Produce an exact copy of the lines from the line containing "obj.parent = None" through the last line of the listing below, both ends included, and nothing else.

══ EXTRACTED ENTRIES

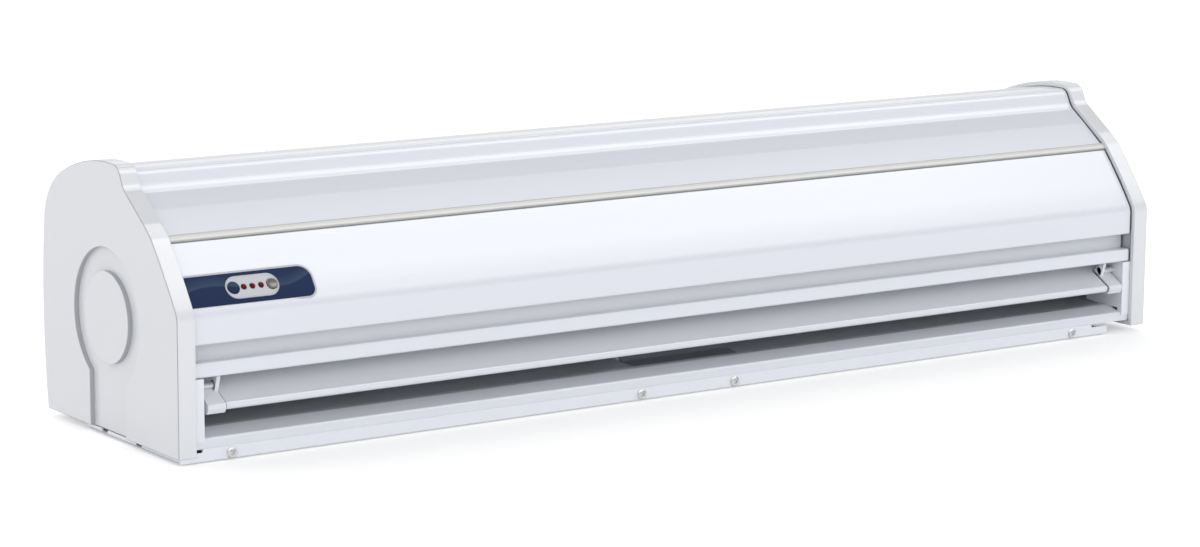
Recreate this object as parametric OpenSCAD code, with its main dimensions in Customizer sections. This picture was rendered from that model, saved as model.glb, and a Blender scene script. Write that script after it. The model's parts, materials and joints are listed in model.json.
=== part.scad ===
// Cross-flow air curtain, shown lying on its wall plate.
// X runs along the unit, -Y is the outlet side, +Y the intake side, +Z the room side.
// Section coordinates: u is the depth behind the front of the end caps, and
// v is the height above the bottom of the end caps. The plate lies below v = 0.

/* [Case] */
// Overall length over the end caps
case_l = 900; // [860:10:1200]
// Width of each end cap along the unit
cap_w = 14; // [13:0.5:16]
// Wall of the moulded end caps
cap_t = 3; // [2.6:0.1:3.2]
// Depth of the panels inside the end caps' outline
reveal = 4; // [3.8:0.1:4.2]
// Thickness of the formed front panel and hood
panel_t = 1.6; // [1.2:0.1:1.8]
// Thickness of the chassis sheet metal
sheet_t = 1.2; // [1:0.1:1.4]

/* [End cap ornament] */
// Radius of the round end of the keyhole recess
keyhole_r = 50; // [46:1:52]
// Radius of the raised disc in it
disc_r = 33; // [28:1:36]
// Depth of the recess
recess_d = 4; // [3:0.5:4.5]

/* [Outlet] */
// Height at which the outlet's lower edge bends back
lip_v = 9.2; // [8.8:0.1:9.6]
// Height of the outlet's upper edge
outlet_v = 54; // [52:0.5:55]
// Depth of the shadow groove above the outlet
groove_d = 10; // [6:0.5:11]
// Chord of the air vane
vane_chord = 34.5; // [28:0.5:35]
// Tilt of the vane as it is set
vane_tilt = 30; // [15:1:32]

/* [Fan] */
// Outer radius of the impellers
rotor_r = 46; // [42:0.5:47]
// Blades round each impeller
blade_n = 36; // [24:1:40]
// Radius of the shafts
shaft_r = 4; // [3:0.5:4]
// Radius of the motor body
motor_r = 42; // [38:1:43]

/* [Control panel] */
// Length of the control overlay
overlay_l = 101; // [95:1:140]
// Height of the control overlay
overlay_h = 25.4; // [22:0.2:25.6]
// Length of the silver bezel
bezel_l = 41.5; // [41:0.5:46]
// Height of the silver bezel
bezel_h = 17; // [16.4:0.2:18.4]
// Travel of the power button
button_travel = 1; // [0.6:0.1:1.2]

/* [Wall plate] */
// Length of the wall plate
plate_l = 859; // [820:1:859]
// Offset of the plate from the middle of the unit
plate_x = -17.6; // [-17.6:0.1:10]
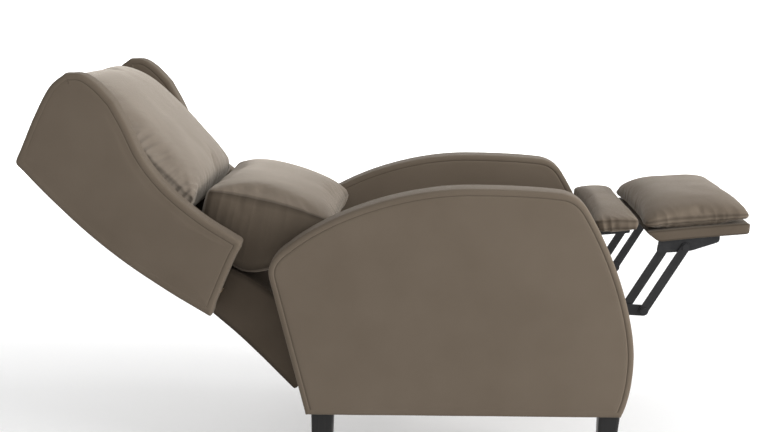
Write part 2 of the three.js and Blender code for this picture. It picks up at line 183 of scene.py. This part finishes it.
def powder_coat():
    """Black powder-coated steel with a fine orange-peel texture and worn, slightly shinier spots."""
    material, shader = new_material("black powder coat")
    vector = object_coords(material)
    wear = noise_texture(material, vector, 55.0, 4.0, 0.6)
    colour = ramp(material, wear, [(0.35, (0.009, 0.009, 0.01)), (0.75, (0.018, 0.018, 0.019))])
    link(material, colour, shader.inputs["Base Color"])
    shader.inputs["Specular IOR Level"].default_value = 0.3
    gloss = node(material, "ShaderNodeMapRange")
    gloss.inputs["To Min"].default_value = 0.5
    gloss.inputs["To Max"].default_value = 0.34
    link(material, wear, gloss.inputs["Value"])
    link(material, gloss.outputs["Result"], shader.inputs["Roughness"])
    bump(material, shader, noise_texture(material, vector, 1300.0, 1.0), 0.25, 0.0004)
    return material


def lacquered_wood():
    """Black satin lacquer; the grain shows through as faint long streaks."""
    material, shader = new_material("black lacquered wood")
    vector = object_coords(material, (60, 60, 3))
    grain = noise_texture(material, vector, 4.0, 5.0, 0.6)
    colour = ramp(material, grain, [(0.3, (0.006, 0.006, 0.006)), (0.75, (0.012, 0.011, 0.011))])
    link(material, colour, shader.inputs["Base Color"])
    shader.inputs["Roughness"].default_value = 0.42
    shader.inputs["Specular IOR Level"].default_value = 0.3
    bump(material, shader, grain, 0.2, 0.0005)
    return material


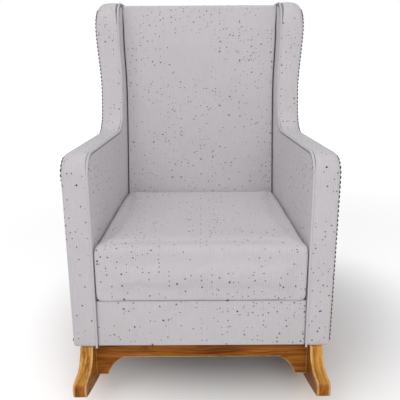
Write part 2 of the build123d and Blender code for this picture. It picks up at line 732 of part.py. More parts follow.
ZIP_Z = CUSHION_Z + CUSHION_HEIGHT / 2
ZIP_PLANE = Plane(
    origin=(0, FRONT_Y + rear_depth(ZIP_Z) - BACK_THICKNESS - CUSHION_BACK_GAP, ZIP_Z),
    x_dir=(1, 0, 0),
    z_dir=(0, cos(RAKE_ANGLE), -sin(RAKE_ANGLE)),
)
with BuildPart() as cushion_zip:
    with BuildSketch(ZIP_PLANE):
        Rectangle(ZIP_LENGTH, ZIP_TAPE)
    extrude(amount=ZIP_THICKNESS)
    with BuildSketch(ZIP_PLANE.offset(ZIP_THICKNESS)):
        Rectangle(ZIP_LENGTH - SLIDER_LENGTH, ZIP_CHAIN)
    extrude(amount=ZIP_THICKNESS)

SLIDER_FOOT = ZIP_THICKNESS + SLIDER_CLEARANCE
with BuildPart() as zip_slider:
    with BuildSketch(ZIP_PLANE.offset(SLIDER_FOOT)):
        with Locations((SLIDER_LENGTH * 1.5 - ZIP_LENGTH / 2, 0)):
            Rectangle(SLIDER_LENGTH, SLIDER_WIDTH)
    extrude(amount=SLIDER_HEIGHT)
    with BuildSketch(ZIP_PLANE.offset(SLIDER_FOOT)):
        Rectangle(ZIP_LENGTH, ZIP_CHAIN + 2 * SLIDER_CLEARANCE)
    extrude(amount=ZIP_THICKNESS, mode=Mode.SUBTRACT)

# ---- Labels and files ----
right_pieces = {
    "rocker": right_rocker,
    "bottom_rail": right_bottom_rail,
    "front_post": right_front_post,
    "rear_post": right_rear_post,
    "arm_rail": right_arm_rail,
    "wing_board": right_wing_board,
    "side_padding": right_side_padding,
    "side_cover": right_side_cover,
    "piping": right_piping,
    "nail_trim": right_nail_trim,
}
middle_pieces = {
    "front_apron": front_apron,
    "rear_apron": rear_apron,
    "apron_dowels": apron_dowels,
    "base_corner_blocks": base_corner_blocks,
    "base_washers": base_washers,
    "base_bolts": base_bolts,
    "t_nuts": t_nuts,
    "seat_front_rail": seat_front_rail,
    "seat_rear_rail": seat_rear_rail,
    "seat_corner_blocks": seat_corner_blocks,
    "zigzag_springs": zigzag_springs,
    "spring_clips": spring_clips,
    "seat_deck": seat_deck,
    "front_border_padding": front_border_padding,
    "front_border_cover": front_border_cover,
    "dust_cover": dust_cover,
    "back_lower_rail": back_lower_rail,
    "back_top_rail": back_top_rail,
    "back_webbing": back_webbing,
    "back_padding": back_padding,
    "back_cover": back_cover,
    "outside_back": outside_back,
    "seat_cushion_foam": seat_cushion_foam,
    "seat_cushion_cover": seat_cushion_cover,
    "cushion_zip": cushion_zip,
    "zip_slider": zip_slider,
}

os.makedirs("parts", exist_ok=True)
for name, piece in middle_pieces.items():
    piece.part.label = name
    export_step(piece.part, f"parts/{name}.step")
for name, piece in right_pieces.items():
    piece.part.label = f"right_{name}"
    export_step(piece.part, f"parts/right_{name}.step")
    with BuildPart() as left_piece:
        mirror(piece.part, about=Plane.YZ)
    left_piece.part.label = f"left_{name}"
    export_step(left_piece.part, f"parts/left_{name}.step")
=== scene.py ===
"""Wing-back rocking armchair: its upholstery, piping, nailhead trim, zip and stained rocker base."""

import math

import bmesh
import bpy
import numpy as np
from mathutils import Matrix, Vector
from mathutils.geometry import delaunay_2d_cdt


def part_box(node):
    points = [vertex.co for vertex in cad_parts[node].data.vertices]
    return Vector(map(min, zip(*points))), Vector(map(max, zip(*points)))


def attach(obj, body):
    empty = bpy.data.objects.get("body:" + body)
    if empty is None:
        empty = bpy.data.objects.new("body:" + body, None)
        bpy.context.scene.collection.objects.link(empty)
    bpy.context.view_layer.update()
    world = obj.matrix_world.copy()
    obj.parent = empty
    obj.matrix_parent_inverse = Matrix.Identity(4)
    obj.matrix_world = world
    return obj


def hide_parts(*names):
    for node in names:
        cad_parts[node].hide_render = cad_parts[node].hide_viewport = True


bl_info = {
    "name": "Wing Rocker Upholstery",
    "version": (1, 0, 0),
    "blender": (4, 5, 0),
    "location": "View3D > Sidebar > Wing Rocker",
    "description": "Builds the upholstery, trim and base of a wing-back rocking chair around its frame",
    "category": "Object",
}

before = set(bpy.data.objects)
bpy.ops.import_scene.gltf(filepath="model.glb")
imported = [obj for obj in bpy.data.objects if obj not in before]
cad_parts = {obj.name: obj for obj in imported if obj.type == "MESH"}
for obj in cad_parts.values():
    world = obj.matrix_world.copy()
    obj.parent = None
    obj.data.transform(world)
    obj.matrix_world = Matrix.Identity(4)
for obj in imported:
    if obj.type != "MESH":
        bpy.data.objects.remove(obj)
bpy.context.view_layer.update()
MM = 0.001

# ---- Places and sizes read from the frame, metres ----
BODY = "chair"
CUSHION_BODY = "seat_cushion"
FRAME_INSET = 5 * MM  # from a side's outline to the timber inside it
BORDER_SETBACK = 4 * MM
SKIN = 2 * MM
COVER_LOW, COVER_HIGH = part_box("right_side_cover")
BORDER_LOW, BORDER_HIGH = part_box("front_border_cover")
BACK_LOW, BACK_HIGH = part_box("back_cover")
OUTSIDE_LOW, OUTSIDE_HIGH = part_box("outside_back")
ROCKER_LOW, ROCKER_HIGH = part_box("right_rocker")
FRONT_Y = BORDER_LOW.y - BORDER_SETBACK
BODY_Z = COVER_LOW.z
ARM_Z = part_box("right_arm_rail")[1].z + FRAME_INSET
WING_Z = COVER_HIGH.z
OUTER_HALF = COVER_HIGH.x
BACK_TOP_Z = BACK_HIGH.z
CUSHION_LOW, CUSHION_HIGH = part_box("seat_cushion_cover")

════

▶ [CORRECT RESPONSE]
    obj.parent = None
    obj.data.transform(world)
    obj.matrix_world = Matrix.Identity(4)
for obj in imported:
    if obj.type != "MESH":
        bpy.data.objects.remove(obj)
bpy.context.view_layer.update()
MM = 0.001

# ---- Places and sizes read from the frame, metres ----
BODY = "chair"
CUSHION_BODY = "seat_cushion"
FRAME_INSET = 5 * MM  # from a side's outline to the timber inside it
BORDER_SETBACK = 4 * MM
SKIN = 2 * MM
COVER_LOW, COVER_HIGH = part_box("right_side_cover")
BORDER_LOW, BORDER_HIGH = part_box("front_border_cover")
BACK_LOW, BACK_HIGH = part_box("back_cover")
OUTSIDE_LOW, OUTSIDE_HIGH = part_box("outside_back")
ROCKER_LOW, ROCKER_HIGH = part_box("right_rocker")
FRONT_Y = BORDER_LOW.y - BORDER_SETBACK
BODY_Z = COVER_LOW.z
ARM_Z = part_box("right_arm_rail")[1].z + FRAME_INSET
WING_Z = COVER_HIGH.z
OUTER_HALF = COVER_HIGH.x
BACK_TOP_Z = BACK_HIGH.z
CUSHION_LOW, CUSHION_HIGH = part_box("seat_cushion_cover")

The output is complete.